Tangled dependencies and monolithic systems that are too complex to handle one more functionality that needs to be added.
Overcoming Entropy and Inertia in Your Work
As an engineering leader, it's your job to fight entropy and inertia. Here are some inspirations:
(Inertia) Leader's discipline - changes take time. You need to show up, be persistent, and overcommunicate. Never assume that things said once will work. Especially when changing people's habits, culture, and rooted processes, you need to repeat them endlessly, bring additional context, listen to feedback, and address concerns. If you want to maximize your impact and focus your discipline on the right things, check out the Leader's Week framework.
(Inertia) Use crisis as an opportunity to change an organization resistant to change.
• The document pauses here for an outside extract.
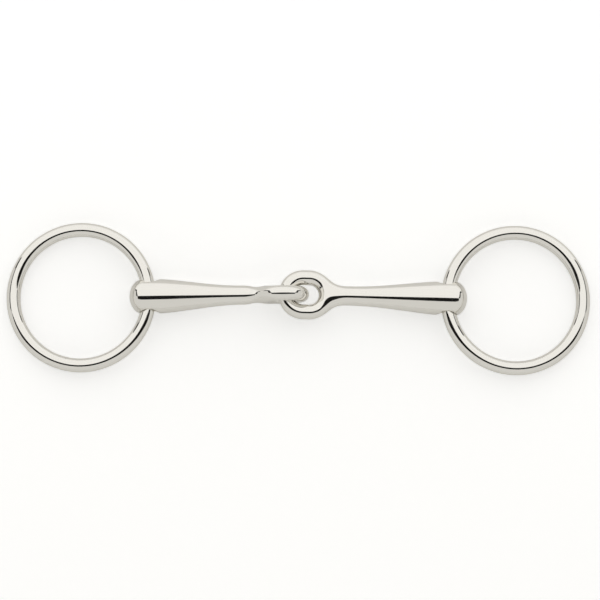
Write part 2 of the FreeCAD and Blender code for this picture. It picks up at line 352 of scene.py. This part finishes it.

Inspiration for you: A Crisis is an Opportunity for Change.
(Entropy) Engineer's discipline - prioritize writing quality code, which is tested from the beginning of its existence, keep code documentation up-to-date, and define the architecture or principles you will follow. You can use the concept of Principles to set your standards for the team.
(Entropy) Work cautiously with technical debt - You can use Ten Types of Technical Debt as a base framework to stay ahead of it. If not the technology but rather the human aspects of your leadership are at risk, check Top Ten Factors of Developers' Productivity.
End words
Understanding entropy and inertia in the context of organizational dynamics is more than an intellectual exercise. It's a call to action. Leaders who recognize and address these forces can steer their teams through the ever-changing seas of technological and market demands, ensuring not just survival but thriving innovation and growth.